Deterministic preparation of W states via spin-photon interactions

Abstract

Spin systems such as silicon and nitrogen-vacancy centers in diamond, quantum dots, and quantum dot molecules coupled to optical cavities appear to be key elements for creating quantum networks by not only constituting the nodes of the network but also assisting the creation of photonic networks. Here we study the deterministic preparation of arbitrary-size W states with spin systems. We present an efficient operation on three qubits, with two being the logical qubits and one being the ancillary qubit, where no interaction between the logical qubits is required. The proposed operation can create a W-type Einstein-Podolsky-Rosen (EPR) pair from two separable qubits and expand that EPR pair or an arbitrary-size W state by one, creating a W-like state Taking this operation as the fundamental building block, we show how to create a large-scale W state out of separable qubits or double the size of a W state.
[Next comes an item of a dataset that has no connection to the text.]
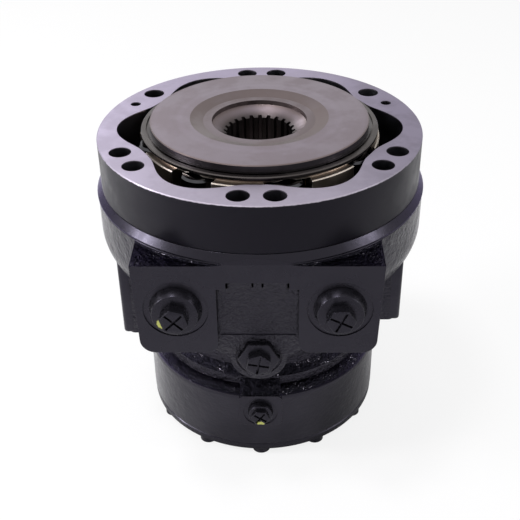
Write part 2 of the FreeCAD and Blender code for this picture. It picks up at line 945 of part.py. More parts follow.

Based on this operation and focusing on nitrogen-vacancy centers in diamond as an exemplary spin system, we propose a setup for preparing W states of circularly polarized photons, assisted by a single-spin qubit, where no photon-photon interactions are required. Next, we propose a setup for preparing W states of spin qubits of spatially separated systems, assisted by a single photon. We also analyze the effects of possible imperfections in implementing the gates on the fidelity of the generated W states. In our setups, neither postmeasurement nor postprocessing the states of spin or photonic qubit is required. Our setups can be implemented with current technology, and we anticipate that they will contribute to quantum science and technologies.